Using the listing below, please gather every line containing the word "that".

■ Given material ■
··········
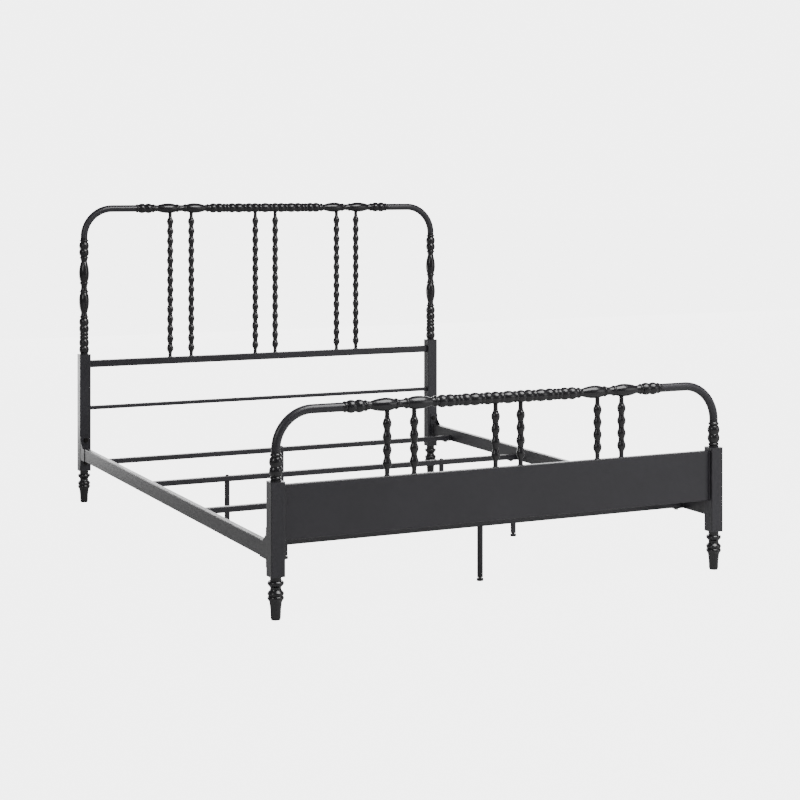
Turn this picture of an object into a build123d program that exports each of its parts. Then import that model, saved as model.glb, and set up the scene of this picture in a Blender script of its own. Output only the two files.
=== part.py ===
from build123d import *
from math import sqrt
import os

# Metal spool bed for a queen mattress. X runs across the bed, with +X on the right seen from its foot.
# Y runs along it, with the head at +Y. Z is up from the floor, and the origin is on the floor under the
# middle of the bed.

# Overall size
bed_width = 1600.2
bed_length = 2143.8
head_height = 1198.9
foot_height = 632.0

# Corner posts of square tube, closed at both ends by a plate
post_side = 44.45
post_wall = 1.8
post_corner = 3.0
post_underside = 127.3
head_hoop_rise = 604.9
foot_hoop_rise = 226.6
end_plate = 3.0
stud_hole = 10.0
stud_play = 0.3
stud_reach = 12.0

# Turned work: the beads, collars and vases that every turned piece is made of
bead_length = 27.0
bead_radius = 20.0
small_bead_length = 14.3
small_bead_radius = 18.2
long_bead_length = 35.0
groove_radius = 16.0
collar_length = 10.0
collar_radius = 17.3
collar_groove = 14.2
step_length = 2.0
sleeve_length = 7.0
inner_neck = 5.8
vase_radius = 20.5
vase_neck = 12.4
vase_rise = 49.0
vase_fall = 31.0
vase_mouth = 14.8
cove_length = 24.5
cove_radius = 12.6
neck_length = 12.0
inner_neck_outside = 7.5

# Bent corner tubes of the head and foot hoops
hoop_radius = 14.0
hoop_wall = 1.5
bend_radius = 115.0
hoop_stub = 1.5
spigot_play = 0.2
rail_spigot = 20.0
column_spigot = 6.0

# Spindles
spindle_places = (44.7, 326.6, 417.3)
spindle_pitch = 40.0
spindle_crest = 13.8
spindle_waist = 9.3
stem_radius = 7.2
stem_shortest = 33.0
stem_plain = 14.0
weld_flare = 1.2
weld_height = 3.0
socket_play = 0.15
socket_end_play = 0.25
socket_short_of_axis = 8.0

# Bars of the headboard
bar_corner = 2.5
upper_bar_below_post_top = 26.0
upper_bar_height = 28.0
upper_bar_depth = 20.0
bar_spacing = 183.0
lower_bar_side = 15.0
bar_wall = 1.4
face_recess = 14.0

# Folded panel of the footboard
panel_below_post_top = 9.9
panel_height = 164.5
panel_depth = 18.0
panel_sheet = 1.5
panel_fold = 3.0
panel_lip = 10.0

# Turned legs under the posts and the pads under them
toe_radius = 15.0
toe_round = 2.0
ankle_radius = 16.0
ankle_height = 30.0
calf_radius = 18.0
calf_height = 46.6
leg_ring_radius = 24.5
leg_ring_groove = 21.2
leg_ring_length = 13.0
leg_ring_start = 57.5
leg_waist_radius = 16.2
leg_top_ring_start = 101.0
leg_neck_radius = 16.8
pad_radius = 13.5
pad_thickness = 3.0
pad_plug_radius = 4.0
pad_plug_length = 12.0
pad_plug_play = 0.2

# Side rails of box tube and the brackets at their ends
rail_top = 223.5
rail_height = 50.0
rail_thickness = 20.0
rail_wall = 1.5
rail_inset = 4.1
bracket_plate = 4.0
bracket_reach_inside = 10.0
bracket_below_rail = 23.5
bracket_above_rail = 44.5
cheek_thickness = 3.0
cheek_length = 50.0
cheek_level = 28.0
cheek_rise = 23.5
upper_bolt_above_rail = 27.5
lower_bolt_below_rail = 11.5

# M8 bolts and weld nuts
bolt_radius = 3.8
bolt_hole_radius = 4.2
nut_bore_radius = 4.0
nut_across_flats = 13.0
nut_height = 6.5
head_height_hex = 5.3
bolt_flange_radius = 9.0
bolt_flange_thickness = 1.6
bolt_past_nut = 2.0

# Slats, their clips and the support legs
slat_side = 20.0
slat_wall = 1.2
slat_corner = 2.4
slat_from_post = 163.45
clip_thickness = 2.5
clip_length = 35.0
clip_width = 24.0
clip_bolt_from_slat_end = 16.0
leg_offset = 445.0
support_radius = 9.5
support_wall = 1.5
plug_length = 26.0
plug_play = 0.15
leg_bolt_length = 42.0
dome_radius = 7.0
dome_height = 4.4
dome_shoulder_radius = 5.9
dome_flat_radius = 3.2
socket_across_flats = 5.0
socket_depth = 2.5

# Levelling glides in the support legs
glide_radius = 11.0
glide_height = 8.0
glide_round = 2.0
glide_stem_radius = 3.7
glide_stem_length = 24.0
glide_gap = 4.0

# Places that follow from the sizes above
post_x = (bed_width - post_side) / 2
post_y = (bed_length - post_side) / 2
inside_width = bed_width - 2 * post_side
inner_post_face = bed_length / 2 - post_side
head_rail_z = head_height - vase_radius
foot_rail_z = foot_height - vase_radius
head_post_top = head_height - head_hoop_rise
foot_post_top = foot_height - foot_hoop_rise
upper_bar_top = head_post_top - upper_bar_below_post_top
lower_bar_top = upper_bar_top - bar_spacing
panel_top = foot_post_top - panel_below_post_top
panel_bottom = panel_top - panel_height
spigot_radius = hoop_radius - hoop_wall - spigot_play
stud_radius = stud_hole / 2 - stud_play
rail_outer_x = bed_width / 2 - rail_inset
rail_inner_x = rail_outer_x - rail_thickness
rail_bottom = rail_top - rail_height
rail_half_length = inner_post_face - bracket_plate
slat_bottom = rail_bottom + clip_thickness
slat_top = slat_bottom + slat_side
slat_end_x = rail_inner_x - clip_thickness
outer_slat_y = inner_post_face - slat_from_post
slat_places = (-outer_slat_y, -outer_slat_y / 3, outer_slat_y / 3, outer_slat_y)
bracket_outer_x = rail_outer_x + cheek_thickness
bracket_inner_x = rail_inner_x - bracket_reach_inside
leg_foot_z = glide_height + glide_gap
leg_plug_radius = support_radius - support_wall - plug_play
nut_corner_radius = nut_across_flats / sqrt(3)
SIDES = {"left": -1, "right": 1}
LEG_PLACES = (
    (0, slat_places[0]),
    (-leg_offset, slat_places[1]),
    (leg_offset, slat_places[1]),
    (-leg_offset, slat_places[2]),
    (leg_offset, slat_places[2]),
    (0, slat_places[3]),
)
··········
■ Written solution ■
Turn this picture of an object into a build123d program that exports each of its parts. Then import that model, saved as model.glb, and set up the scene of this picture in a Blender script of its own. Output only the two files.
# Turned work: the beads, collars and vases that every turned piece is made of
# Places that follow from the sizes above